Taken together, these three routes—small grants, sector visibility, and international learning—show a grounded picture of innovation. None of them requires a perfect strategy document or a big internal reorganisation. They are steps we can take while continuing our everyday work.

What does this mean for NGOs in general? It means innovation is increasingly about building capacity in small increments. A modest grant can finance a pilot. Publishing can make the pilot visible and easier to explain. A study visit can bring in methods and partners that help the pilot evolve into something stronger. The common thread is that innovation becomes less abstract and more like a routine practice: try, share, learn, and connect.
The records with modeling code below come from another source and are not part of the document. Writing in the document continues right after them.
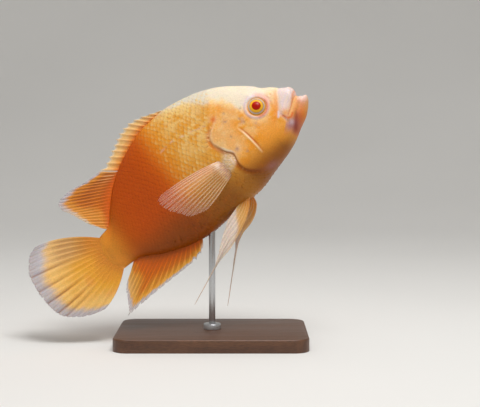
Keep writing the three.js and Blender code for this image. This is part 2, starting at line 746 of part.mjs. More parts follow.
const baseOutline = roundedRectangle(
  BASE.length - 2 * BASE.edge,
  BASE.width - 2 * BASE.edge,
  BASE.corner - BASE.edge,
);
const base = new THREE.ExtrudeGeometry(baseOutline, {
  depth: BASE.thickness - 2 * BASE.edge,
  bevelThickness: BASE.edge,
  bevelSize: BASE.edge,
  bevelSegments: 1,
  curveSegments: 4,
});
base.translate(0, 0, BASE.edge);
model.add(named('stand_base', meshGeometry(solid(base)), FINISH.wood));

const collarTop = BASE.thickness + GAP + COLLAR.height;
const collar = new THREE.LatheGeometry([
  new THREE.Vector2(ROD.radius + GAP, BASE.thickness + GAP),
  new THREE.Vector2(COLLAR.radius, BASE.thickness + GAP),
  new THREE.Vector2(COLLAR.radius, collarTop - COLLAR.edge),
  new THREE.Vector2(COLLAR.radius - COLLAR.edge, collarTop),
  new THREE.Vector2(ROD.radius + GAP, collarTop),
  new THREE.Vector2(ROD.radius + GAP, BASE.thickness + GAP),
], 16);
collar.rotateX(Math.PI / 2);
model.add(named('stand_collar', meshGeometry(solid(collar)), FINISH.steel));

const rodLength = ROD.top + REACH / 4 - BASE.thickness - GAP;
const rod = new THREE.CylinderGeometry(ROD.radius, ROD.radius, rodLength, ROD.sides);
rod.rotateX(Math.PI / 2);
rod.translate(0, 0, BASE.thickness + GAP + rodLength / 2);
const posedClearance = curved(meshGeometry(clearance)).applyMatrix4(fish.matrix);
model.add(named('stand_rod', meshGeometry(solid(rod).subtract(solid(posedClearance))), FINISH.steel));

export default model;
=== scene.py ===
import math

import bpy
import numpy as np
from mathutils import Matrix


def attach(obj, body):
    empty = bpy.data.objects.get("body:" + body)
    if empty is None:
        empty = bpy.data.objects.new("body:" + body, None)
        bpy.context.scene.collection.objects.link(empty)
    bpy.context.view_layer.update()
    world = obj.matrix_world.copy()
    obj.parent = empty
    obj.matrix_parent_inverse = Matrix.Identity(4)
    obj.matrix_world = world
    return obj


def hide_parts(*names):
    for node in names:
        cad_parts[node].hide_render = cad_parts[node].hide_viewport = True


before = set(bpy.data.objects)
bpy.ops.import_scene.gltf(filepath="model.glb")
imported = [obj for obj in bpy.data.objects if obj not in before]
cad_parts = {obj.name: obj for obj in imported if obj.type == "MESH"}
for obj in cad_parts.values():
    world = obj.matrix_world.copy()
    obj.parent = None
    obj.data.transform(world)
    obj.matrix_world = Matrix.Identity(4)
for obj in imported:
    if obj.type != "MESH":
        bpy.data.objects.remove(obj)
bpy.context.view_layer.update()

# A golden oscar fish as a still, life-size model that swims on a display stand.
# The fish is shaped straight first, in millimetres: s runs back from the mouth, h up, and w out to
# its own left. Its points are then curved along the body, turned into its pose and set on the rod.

bpy.ops.object.select_all(action="DESELECT")


# The camera: a long lens that looks at the fish's right side from a little above its middle.
# The fish stands to the left of the picture, so the camera's target is ahead of its middle.
CAMERA_LENS = 85
CAMERA_SENSOR = 36
CAMERA_TARGET = (0.02588, 0.0, 0.12893)
CAMERA_DISTANCE = 1.0472
CAMERA_ELEVATION = math.radians(4)

camera_data = bpy.data.cameras.new("camera")
camera_data.lens = CAMERA_LENS
camera_data.sensor_width = CAMERA_SENSOR
camera = bpy.data.objects.new("camera", camera_data)
bpy.context.collection.objects.link(camera)
camera.location = (
    CAMERA_TARGET[0],
    CAMERA_TARGET[1] - CAMERA_DISTANCE * math.cos(CAMERA_ELEVATION),
    CAMERA_TARGET[2] + CAMERA_DISTANCE * math.sin(CAMERA_ELEVATION),
)
camera.rotation_euler = (math.pi / 2 - CAMERA_ELEVATION, 0, 0)
bpy.context.scene.camera = camera


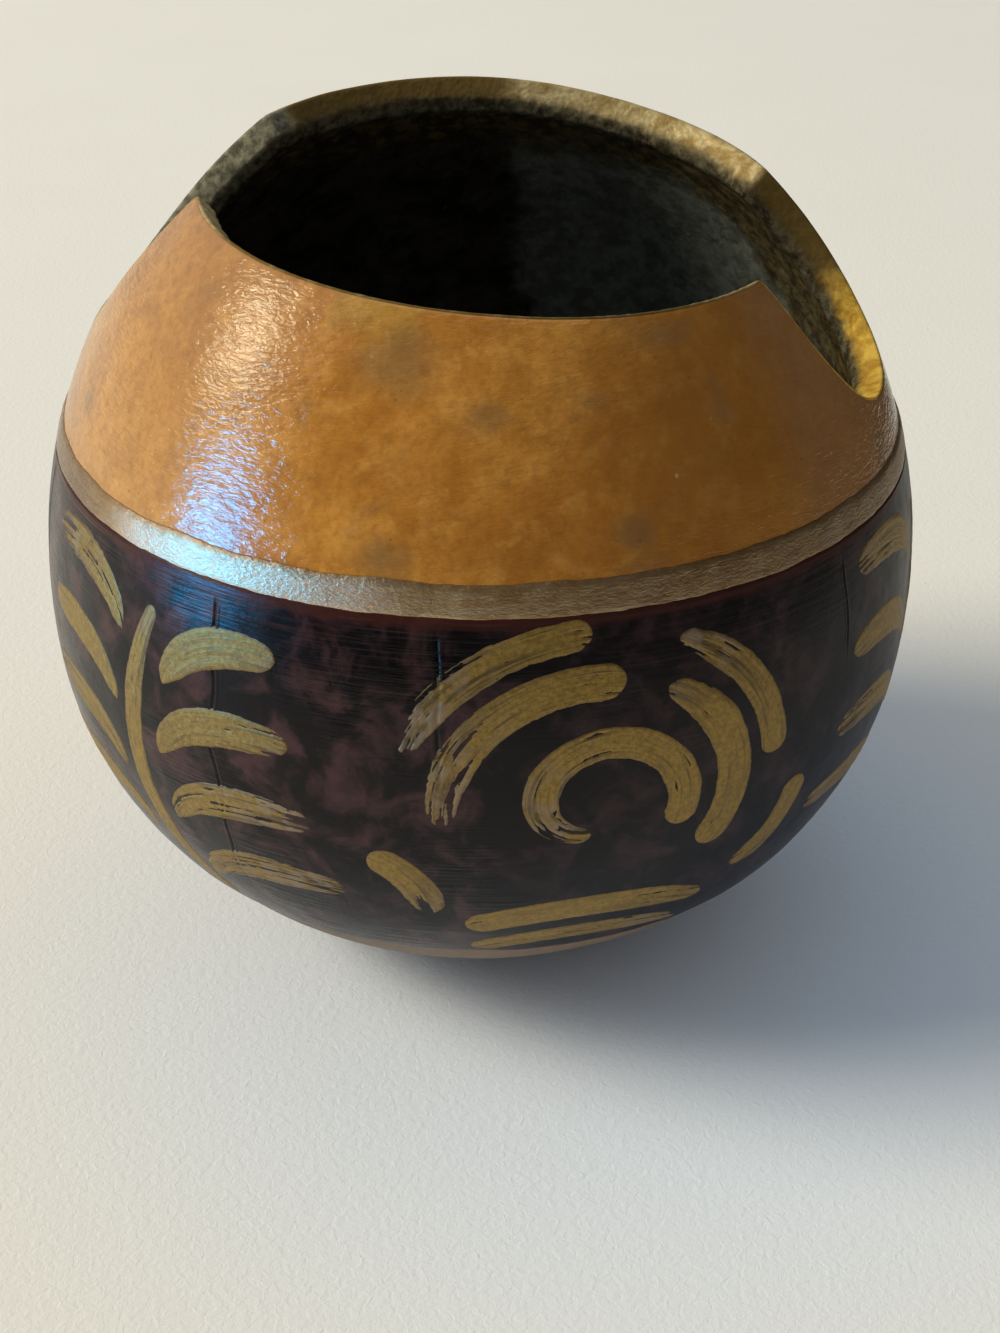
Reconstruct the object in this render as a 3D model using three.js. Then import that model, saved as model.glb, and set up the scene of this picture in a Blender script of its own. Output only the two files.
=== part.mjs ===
// A gourd bowl: one grown shell, cut open at the top, with two scooped notches in its rim.
// The lower outside is lacquered, a silver band runs above the lacquer, the cut rim is gilded,
// the inside is coated dark, and a gold brushwork frieze is painted on the lacquer.
// Millimetres, +Z up. The origin is the middle of the flat seat, and -Y is the front.
import * as THREE from "three";

// The gourd's own shape.
const overallDiameter = 115;
const widestHeight = 50.5;
const seatRadius = 10;
const bottomFullness = 2.2;
const mouthHeight = 102;
const mouthRadius = 35.8;
const wallThickness = 4;

// The mouth was sawn a little out of level, highest at the back left. It also stands a little
// proud of its mean height at the front and the back, and as much below it at the sides.
const mouthRise = 4.3;
const mouthRiseAzimuth = degrees(-145);
const mouthWave = 0.75;

// Two notches are scooped out of the rim, right and left. Each floor is a height above the band.
const notchRoundness = 3;
const rightNotch = { azimuth: degrees(87), halfAngle: degrees(25.9), floorAboveBand: 6.6 };
const leftNotch = { azimuth: degrees(-88.75), halfAngle: degrees(22.25), floorAboveBand: 9.2 };

// The painted layers. Widths are measured along the skin.
const coatThickness = 0.25;
const bandHeight = 69.8;
const bandWidth = 3.9;
const lacquerFootHeight = 19;

// The frieze: motifs drawn in a box of this size, then fitted between the lacquer's two edges and
// within their sectors round the bowl.
const motifWidth = 50;
const motifHeight = 50;
const motifCount = 6;
const motifGap = 5;
const friezeMargin = 1.5;
const friezeTurn = degrees(23);
const strokeThickness = 0.25;
const strokeClearance = 0.12;
const strokeStep = 3.2;
const strokeFewestSteps = 6;

// How finely the round surfaces are divided.
const lipSteps = 18;
const notchSteps = 10;
const undersideRows = 4;
const lacquerRows = 6;
const innerRows = 6;
const shoulderRows = 4;

// Sizes that follow from those above.
const bodyRadius = overallDiameter / 2 - coatThickness;
const liningDepth = wallThickness + coatThickness;
const bottomDrop =
  widestHeight / (1 - (seatRadius / bodyRadius) ** bottomFullness) ** (1 / bottomFullness);
const crownRise = (mouthHeight - widestHeight) / Math.sqrt(1 - (mouthRadius / bodyRadius) ** 2);

function degrees(angle) {
  return THREE.MathUtils.degToRad(angle);
}

// The skin's radius and outward slope at a height: an ellipse above the widest ring, and a
// fuller curve below it.
function skinAt(height) {
  const above = height > widestHeight;
  const power = above ? 2 : bottomFullness;
  const reach = above ? crownRise : bottomDrop;
  const share = Math.min(Math.abs(height - widestHeight) / reach, 1);
  const radius = bodyRadius * (1 - share ** power) ** (1 / power);
  const sideways = (radius / bodyRadius) ** (power - 1) / bodyRadius;
  const upward = (Math.sign(height - widestHeight) * share ** (power - 1)) / reach;
  const length = Math.hypot(sideways, upward);
  return { radius, outward: sideways / length, up: upward / length };
}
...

For you as a reader working in an NGO, the practical takeaway is to treat these opportunities as tools, not as separate “extra” tasks. If you are eligible for grants up to 10 thousand in województwa pomorskiego, consider what you could test within that scale and what you would measure to decide whether it’s worth continuing. If your organisation wants to be easier to find, publishing in ngo.pl is a concrete step that can support partnerships and credibility. If your work touches sport and inclusion, the Vienna study visit in September 2026 is a chance to learn directly from others and to build the kind of international relationships that Erasmus+ projects rely on.

Innovation is often described as a future goal. In practice, it’s a set of choices we can make now: choosing to pilot instead of waiting for perfect conditions, choosing to communicate where the sector already gathers, and choosing to learn with others rather than alone. That’s the kind of innovation we can actually sustain.